Missy's Murder
- Author: Karen Kingsbury
- Genre: Non-fiction
- Publisher: Dell Publishing
- Publication date: 1991

= Missy's Murder =

1991 non-fiction book

Missy's Murder: Passion, Betrayal, and Murder in Southern California is a 1991 non-fiction book by Karen Kingsbury and published by Dell Publishing. It concerns the murder of Missy Avila, in the San Fernando Valley region in Greater Los Angeles.
==Background==
Kingsbury previously reported the Avila case for the Los Angeles Daily News. At the time of the publication of this work, which was her first book, she worked as a freelance journalist.

==Reception==
Richard Lee Colvin of the Los Angeles Times criticized the overly-done reconstructions of conversations, the use of an "annoying narrative device of short chapters in which no names are used", and the sections about the history of the San Fernando Valley. Colvin argued that the story "has impact" despite the book's mistakes and that the author was "most sure of herself" while writing the sections of the book dealing with the trial. He stated the book was "clumsy", that it would disappoint "many readers", and concluded that "One comes to the end of the book, however, wishing that it had been written by a more experienced hand."

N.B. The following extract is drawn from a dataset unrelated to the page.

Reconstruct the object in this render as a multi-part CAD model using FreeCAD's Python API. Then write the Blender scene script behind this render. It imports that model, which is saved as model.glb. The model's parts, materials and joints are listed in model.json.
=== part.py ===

Publishers Weekly criticized the book, calling it "unreliable", "superficial", "sensationalistic", and "a poor example of true-crime writing".

In particular Publishers Weekly accused the author of blatantly trying to "idealize the Avila family". Colvin stated that the book, like many other true crime books, goes to "make a monster out of the killer and a saint out of the victim".